Set down the material once more, exactly as it appears.
******************************
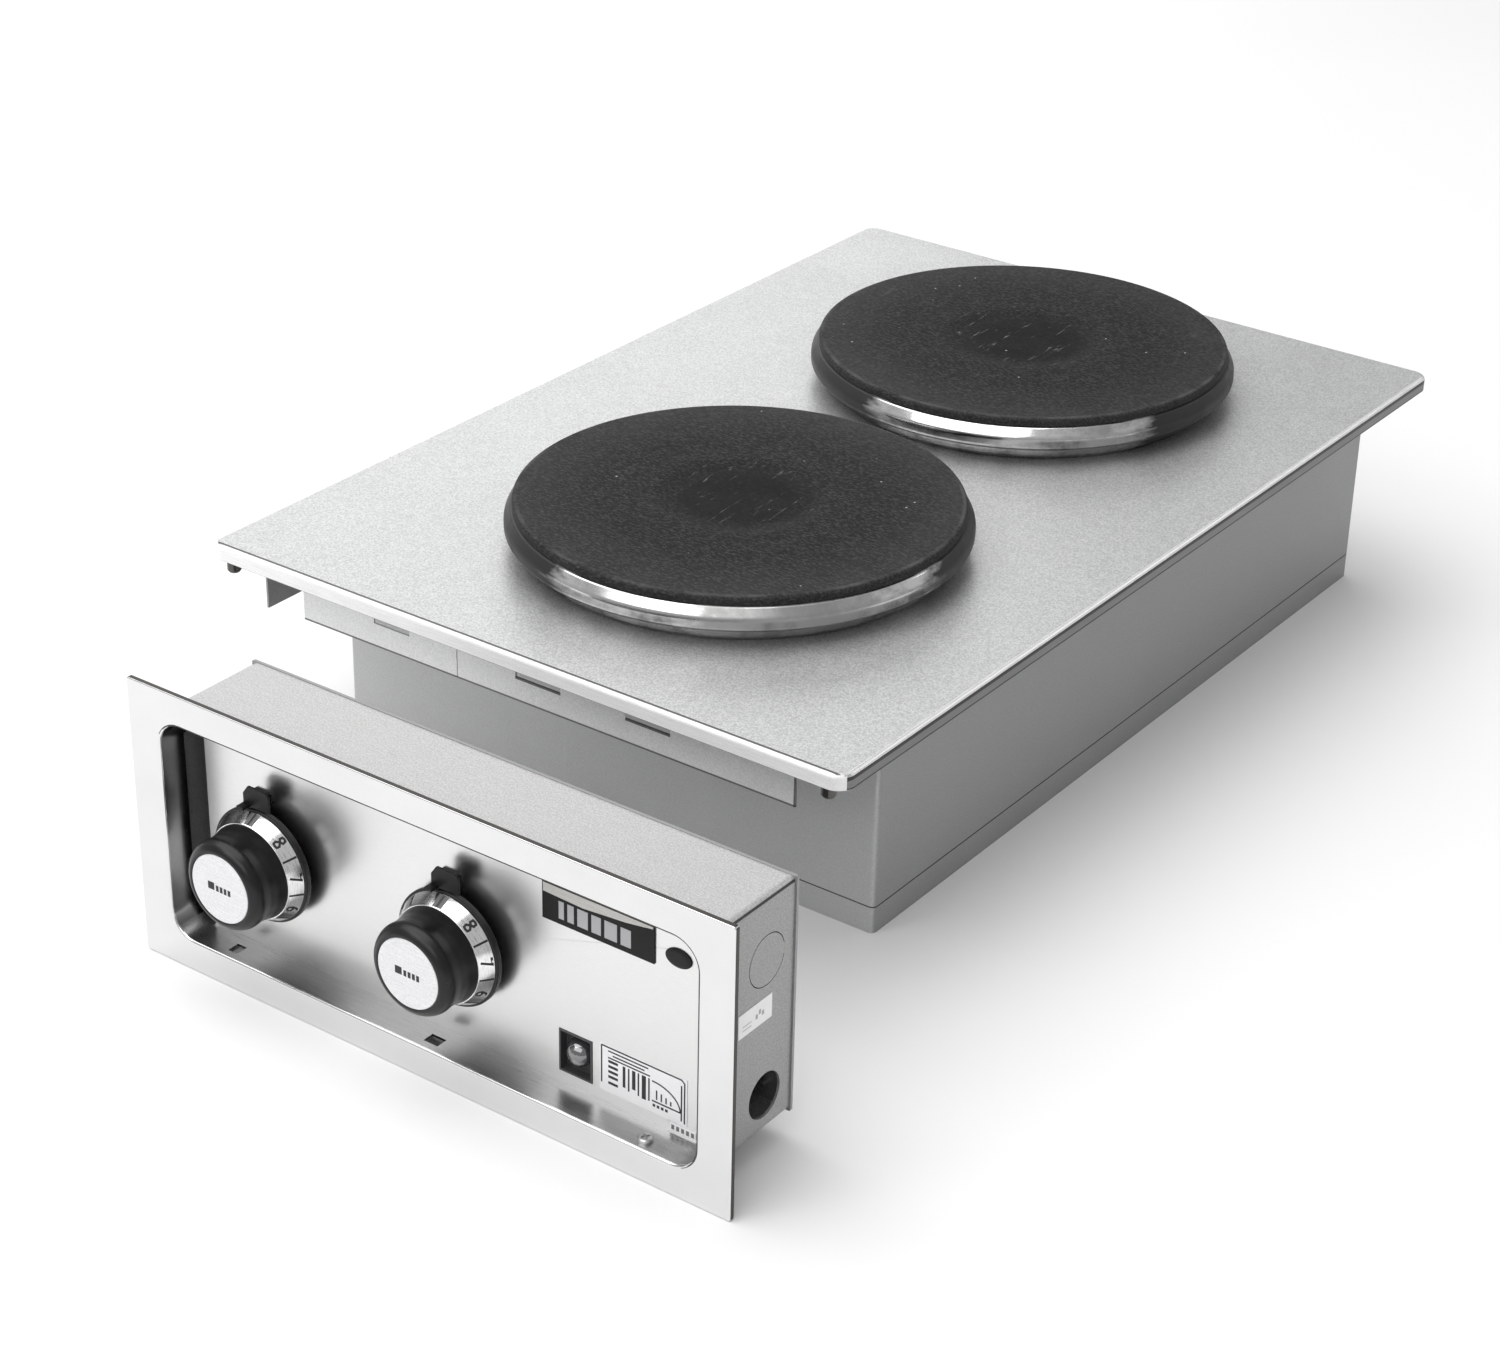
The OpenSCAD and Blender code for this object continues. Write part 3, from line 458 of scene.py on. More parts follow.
HOUSING_GREY = (0.50, 0.505, 0.505)
# For each plate: where its ring's two opposite sides are painted dark as painted dark reflections, one darker
# and rougher place on the ring, and how much its iron is scratched.
PLATES = {
    "front": {"hot": (38, 40), "dull": (-42, 22), "scratched": 0.4},
    "rear": {"hot": (27, 52), "dull": (-38, 9), "scratched": 0.8},
}

LOOKS = {
    # Deck: a painted shade line along the front, where the rolled edge turns down.
    "deck": satin_steel("deck_steel", (0.64, 0.645, 0.645), 0.42, grain=0.3, speckle=1.0, metallic=0.72,
                        depth=0.03, crisp=2.4, seam_and_shade_lines=[[("Y", DECK_LO.y + 2.0, DECK_LO.y + 3.2)]]),
    # Side lip: a darker copy of the deck steel as painted shade, with painted shade lines under the rolled
    # edge and along its bottom.
    "deck_lip": satin_steel("side_lip_shade_steel", grey(0.21), 0.42, "y", speckle=0.4,
                            seam_and_shade_lines=[[("Z", DECK_TOP - 3.4, DECK_TOP - 1.6)],
                                       [("Z", DECK_LO.z - 0.2, DECK_LO.z + 1.1)]]),
    # Front lip: a lighter, less metallic copy of the deck steel as painted light, with a painted shadow line
    # along its bottom.
    "front_lip": satin_steel("front_lip_light_steel", (0.97, 0.97, 0.965), 0.45, grain=0.4, speckle=0.3,
                             metallic=0.1, seam_and_shade_lines=[[("Z", DECK_LO.z - 0.2, DECK_LO.z + 0.4)]]),
    # Rolled side edge: a bright copy of the deck steel as a painted highlight.
    "deck_edge": satin_steel("deck_edge_highlight_steel", (0.97, 0.965, 0.95), 0.3, "y", speckle=0.3, metallic=0.6),
    # Housing and pan: painted shade on the faces that look along x, and a dark seam line.
    "housing": dull_sheet("housing_steel", HOUSING_GREY, 0.45, 0.35, side_shade=0.60,
                          seam_and_shade_lines=[[("Z", SEAM - 0.2, SEAM + 0.2)]]),
    "pan": dull_sheet("pan_steel", HOUSING_GREY, 0.45, 0.35, side_shade=0.60,
                      seam_and_shade_lines=[[("Z", SEAM - 0.4, SEAM + 0.2)]]),
    # Flange: painted shadow lines along its bottom edge and its right end, and painted shade at its slots.
    "flange": dull_sheet("flange_steel", (0.74, 0.745, 0.745), 0.42, 0.35,
                         seam_and_shade_lines=[[("Z", FLANGE_LO.z, FLANGE_LO.z + 1.0)],
                                    [("X", FLANGE_HI.x - 1.0, FLANGE_HI.x)],
                                    *SLOT_SHADE_LINES]),
    # Window walls and floor: darker copies of the bezel steel, painted shade in the recess.
    "liner": satin_steel("liner_shade_steel", grey(0.36), 0.2, grain=0.8, speckle=0.3, depth=0.004),
    "liner_floor": satin_steel("liner_floor_shade_steel", grey(0.45), 0.32, grain=0.8, speckle=0.3, depth=0.004),
    # Dark edge of the bezel: painted dark reflection on its rolled window edges and outer rim.
    "dark_edge": satin_steel("bezel_edge_shade", (0.045, 0.042, 0.036), 0.4, speckle=0.3, metallic=0.3),
    "sheet": dull_sheet("sheet_steel", grey(0.34), 0.48),
    "bezel": polished_steel("bezel_steel", grey(0.77), 0.15),
    "panel": even_satin("panel_steel", (0.79, 0.79, 0.785), 0.30),
    # Control housing: painted shade on the faces that look along x, and a dark line just below its top edge.
    "control": satin_steel("control_steel", (0.56, 0.56, 0.555), 0.42, grain=0.3, speckle=1.0, metallic=0.6,
                           crisp=1.8, side_shade=0.66, seam_and_shade_lines=[[("Z", CONTROL_TOP - 2.1, CONTROL_TOP - 1.2)]]),
    "plated": satin_steel("plated_steel", (0.62, 0.62, 0.61), 0.34, "z"),
    "stud": satin_steel("stud_steel", (0.11, 0.105, 0.10), 0.22, "z"),
    "brass": satin_steel("dull_brass", (0.66, 0.5, 0.24), 0.38, "z"),
    "coil": bright_wire("coil_wire", (0.34, 0.31, 0.27), 0.4),
    "cement": pale_matt("cement", (0.7, 0.67, 0.6), 0.9),
    "ceramic": pale_matt("ceramic", (0.84, 0.82, 0.76), 0.5),
    "resin": plain_dark("limiter_resin", (0.26, 0.06, 0.045), 0.5, patchy=1.3),
    "wire": plain_dark("wire_sleeve", (0.34, 0.07, 0.05), 0.75, tooth_mm=0.5, depth=0.1, patchy=1.4),
    "switch": plain_dark("switch_plastic", (0.06, 0.045, 0.04), 0.5),
    "knob": plain_dark("knob_plastic", (0.007, 0.007, 0.0075), 0.31, specular=0.36),
    "cap": satin_steel("cap_plate", (0.80, 0.80, 0.81), 0.42, grain=0.5, metallic=0.3, depth=0.006),
    "black_metal": plain_dark("black_metal", grey(0.010), 0.38, specular=0.22),
    "ink": plain_dark("black_ink", (0.012, 0.012, 0.0125), 0.5),
    "grey_ink": plain_dark("grey_ink", grey(0.16), 0.5, patchy=1.2),
    "pale_ink": pale_matt("pale_ink", (0.42, 0.42, 0.43), 0.45),
    "foil": plain_dark("name_foil", (0.010, 0.0098, 0.0095), 0.36, tooth_mm=0.5, specular=0.16),
    # A grey wedge on the nameplate: painted shadow of the bezel's top edge.
    "nameplate_shadow": satin_steel("nameplate_shadow_grey", (0.55, 0.54, 0.52), 0.4, metallic=0.6),
    "label": pale_matt("label_paper", (0.86, 0.86, 0.87), 0.45),
    "white_label": pale_matt("side_label_film", grey(0.97), 0.4),
    "lamp": plain_dark("lamp_plastic", (0.04, 0.04, 0.041), 0.34),
    "lens": tinted_lens("lamp_lens_tint"),
}
for side, plate in PLATES.items():
    LOOKS[side + "_ring"] = rolled_steel("ring_steel_" + side, (0.90, 0.895, 0.885), 0.13, PLATE_AXIS[side],
                                         pitch_mm=2.4, foot=RING_FOOT, hot=plate["hot"], dull=plate["dull"])
    LOOKS[side + "_iron"] = hot_plate_iron("cast_iron_" + side, PLATE_AXIS[side], plate["scratched"])
for side, (knob_x, knob_z) in KNOB_AT.items():
    LOOKS[side + "_dial"] = rolled_steel("dial_metal_" + side, grey(0.93), 0.16, (knob_x, 0, knob_z), "y",
                                         stain=0.1)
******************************
▸ Result of this exercise
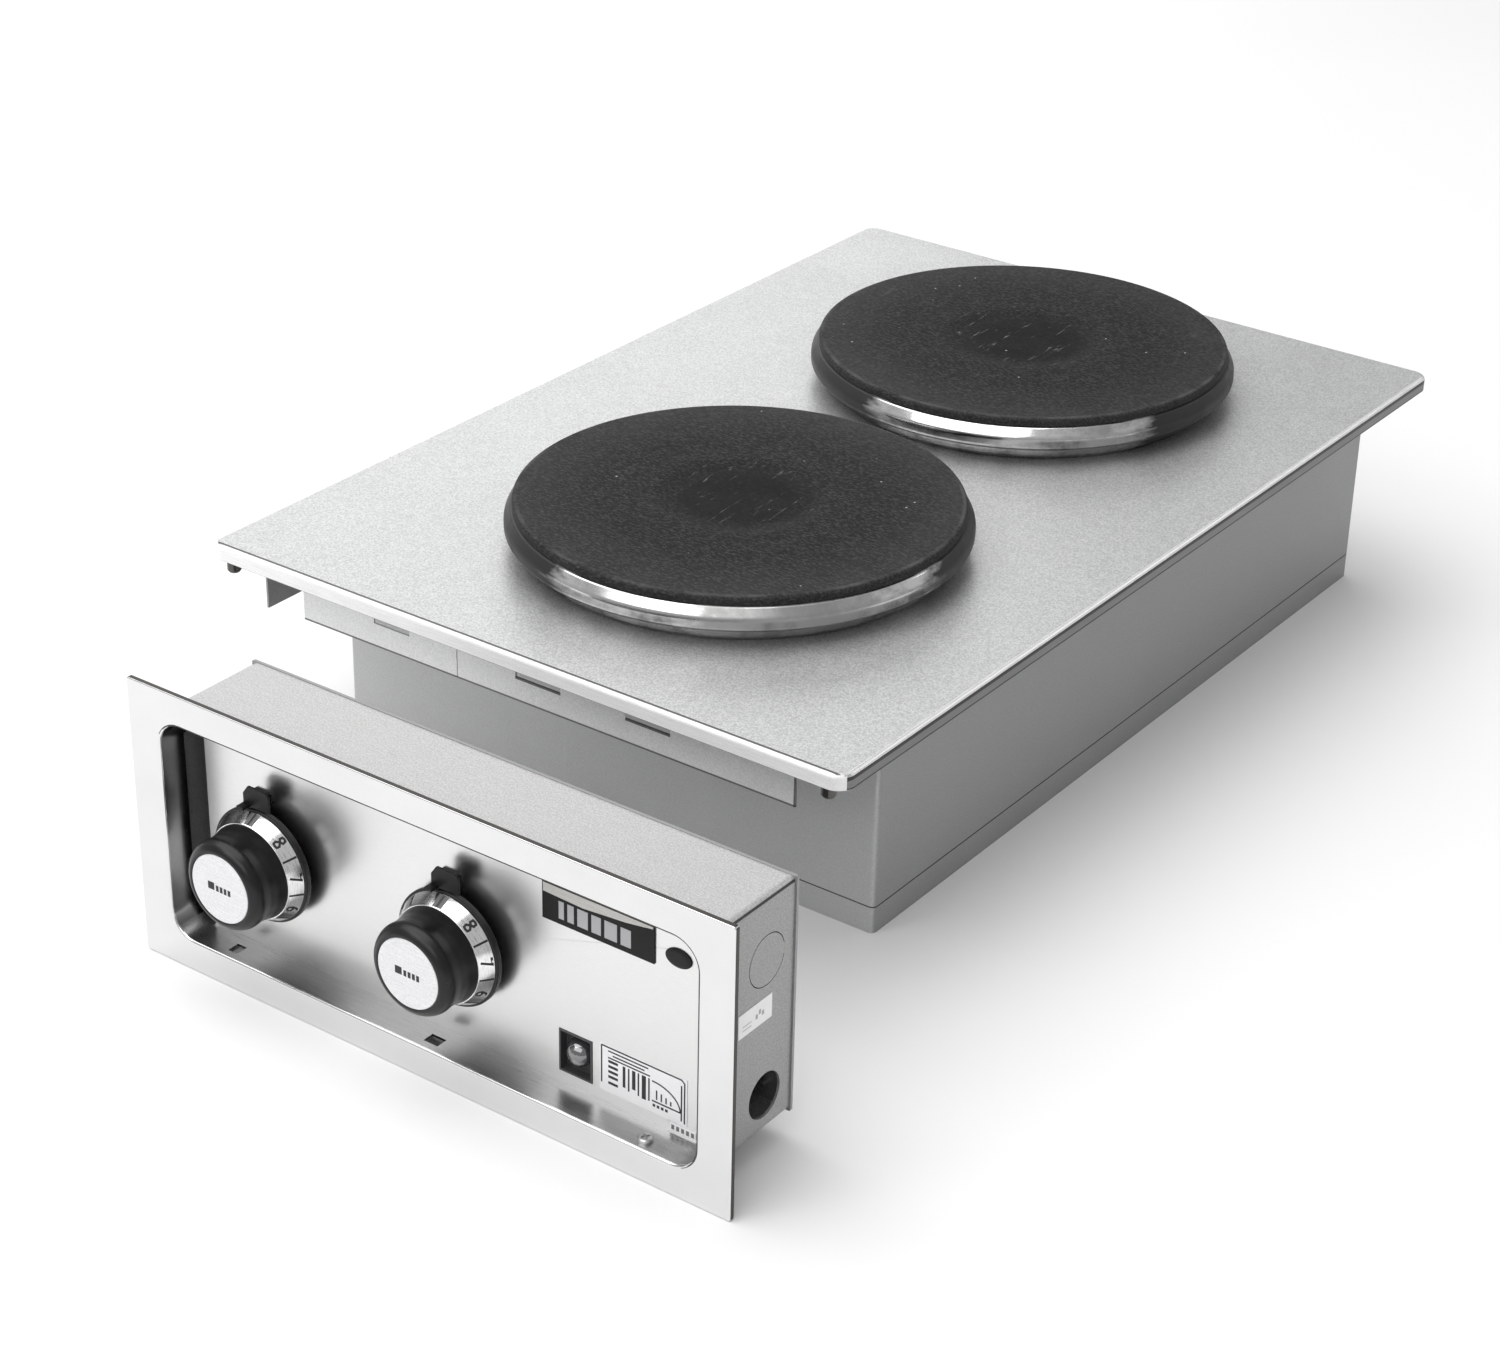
The OpenSCAD and Blender code for this object continues. Write part 3, from line 458 of scene.py on. More parts follow.
HOUSING_GREY = (0.50, 0.505, 0.505)
# For each plate: where its ring's two opposite sides are painted dark as painted dark reflections, one darker
# and rougher place on the ring, and how much its iron is scratched.
PLATES = {
    "front": {"hot": (38, 40), "dull": (-42, 22), "scratched": 0.4},
    "rear": {"hot": (27, 52), "dull": (-38, 9), "scratched": 0.8},
}

LOOKS = {
    # Deck: a painted shade line along the front, where the rolled edge turns down.
    "deck": satin_steel("deck_steel", (0.64, 0.645, 0.645), 0.42, grain=0.3, speckle=1.0, metallic=0.72,
                        depth=0.03, crisp=2.4, seam_and_shade_lines=[[("Y", DECK_LO.y + 2.0, DECK_LO.y + 3.2)]]),
    # Side lip: a darker copy of the deck steel as painted shade, with painted shade lines under the rolled
    # edge and along its bottom.
    "deck_lip": satin_steel("side_lip_shade_steel", grey(0.21), 0.42, "y", speckle=0.4,
                            seam_and_shade_lines=[[("Z", DECK_TOP - 3.4, DECK_TOP - 1.6)],
                                       [("Z", DECK_LO.z - 0.2, DECK_LO.z + 1.1)]]),
    # Front lip: a lighter, less metallic copy of the deck steel as painted light, with a painted shadow line
    # along its bottom.
    "front_lip": satin_steel("front_lip_light_steel", (0.97, 0.97, 0.965), 0.45, grain=0.4, speckle=0.3,
                             metallic=0.1, seam_and_shade_lines=[[("Z", DECK_LO.z - 0.2, DECK_LO.z + 0.4)]]),
    # Rolled side edge: a bright copy of the deck steel as a painted highlight.
    "deck_edge": satin_steel("deck_edge_highlight_steel", (0.97, 0.965, 0.95), 0.3, "y", speckle=0.3, metallic=0.6),
    # Housing and pan: painted shade on the faces that look along x, and a dark seam line.
    "housing": dull_sheet("housing_steel", HOUSING_GREY, 0.45, 0.35, side_shade=0.60,
                          seam_and_shade_lines=[[("Z", SEAM - 0.2, SEAM + 0.2)]]),
    "pan": dull_sheet("pan_steel", HOUSING_GREY, 0.45, 0.35, side_shade=0.60,
                      seam_and_shade_lines=[[("Z", SEAM - 0.4, SEAM + 0.2)]]),
    # Flange: painted shadow lines along its bottom edge and its right end, and painted shade at its slots.
    "flange": dull_sheet("flange_steel", (0.74, 0.745, 0.745), 0.42, 0.35,
                         seam_and_shade_lines=[[("Z", FLANGE_LO.z, FLANGE_LO.z + 1.0)],
                                    [("X", FLANGE_HI.x - 1.0, FLANGE_HI.x)],
                                    *SLOT_SHADE_LINES]),
    # Window walls and floor: darker copies of the bezel steel, painted shade in the recess.
    "liner": satin_steel("liner_shade_steel", grey(0.36), 0.2, grain=0.8, speckle=0.3, depth=0.004),
    "liner_floor": satin_steel("liner_floor_shade_steel", grey(0.45), 0.32, grain=0.8, speckle=0.3, depth=0.004),
    # Dark edge of the bezel: painted dark reflection on its rolled window edges and outer rim.
    "dark_edge": satin_steel("bezel_edge_shade", (0.045, 0.042, 0.036), 0.4, speckle=0.3, metallic=0.3),
    "sheet": dull_sheet("sheet_steel", grey(0.34), 0.48),
    "bezel": polished_steel("bezel_steel", grey(0.77), 0.15),
    "panel": even_satin("panel_steel", (0.79, 0.79, 0.785), 0.30),
    # Control housing: painted shade on the faces that look along x, and a dark line just below its top edge.
    "control": satin_steel("control_steel", (0.56, 0.56, 0.555), 0.42, grain=0.3, speckle=1.0, metallic=0.6,
                           crisp=1.8, side_shade=0.66, seam_and_shade_lines=[[("Z", CONTROL_TOP - 2.1, CONTROL_TOP - 1.2)]]),
    "plated": satin_steel("plated_steel", (0.62, 0.62, 0.61), 0.34, "z"),
    "stud": satin_steel("stud_steel", (0.11, 0.105, 0.10), 0.22, "z"),
    "brass": satin_steel("dull_brass", (0.66, 0.5, 0.24), 0.38, "z"),
    "coil": bright_wire("coil_wire", (0.34, 0.31, 0.27), 0.4),
    "cement": pale_matt("cement", (0.7, 0.67, 0.6), 0.9),
    "ceramic": pale_matt("ceramic", (0.84, 0.82, 0.76), 0.5),
    "resin": plain_dark("limiter_resin", (0.26, 0.06, 0.045), 0.5, patchy=1.3),
    "wire": plain_dark("wire_sleeve", (0.34, 0.07, 0.05), 0.75, tooth_mm=0.5, depth=0.1, patchy=1.4),
    "switch": plain_dark("switch_plastic", (0.06, 0.045, 0.04), 0.5),
    "knob": plain_dark("knob_plastic", (0.007, 0.007, 0.0075), 0.31, specular=0.36),
    "cap": satin_steel("cap_plate", (0.80, 0.80, 0.81), 0.42, grain=0.5, metallic=0.3, depth=0.006),
    "black_metal": plain_dark("black_metal", grey(0.010), 0.38, specular=0.22),
    "ink": plain_dark("black_ink", (0.012, 0.012, 0.0125), 0.5),
    "grey_ink": plain_dark("grey_ink", grey(0.16), 0.5, patchy=1.2),
    "pale_ink": pale_matt("pale_ink", (0.42, 0.42, 0.43), 0.45),
    "foil": plain_dark("name_foil", (0.010, 0.0098, 0.0095), 0.36, tooth_mm=0.5, specular=0.16),
    # A grey wedge on the nameplate: painted shadow of the bezel's top edge.
    "nameplate_shadow": satin_steel("nameplate_shadow_grey", (0.55, 0.54, 0.52), 0.4, metallic=0.6),
    "label": pale_matt("label_paper", (0.86, 0.86, 0.87), 0.45),
    "white_label": pale_matt("side_label_film", grey(0.97), 0.4),
    "lamp": plain_dark("lamp_plastic", (0.04, 0.04, 0.041), 0.34),
    "lens": tinted_lens("lamp_lens_tint"),
}
for side, plate in PLATES.items():
    LOOKS[side + "_ring"] = rolled_steel("ring_steel_" + side, (0.90, 0.895, 0.885), 0.13, PLATE_AXIS[side],
                                         pitch_mm=2.4, foot=RING_FOOT, hot=plate["hot"], dull=plate["dull"])
    LOOKS[side + "_iron"] = hot_plate_iron("cast_iron_" + side, PLATE_AXIS[side], plate["scratched"])
for side, (knob_x, knob_z) in KNOB_AT.items():
    LOOKS[side + "_dial"] = rolled_steel("dial_metal_" + side, grey(0.93), 0.16, (knob_x, 0, knob_z), "y",
                                         stain=0.1)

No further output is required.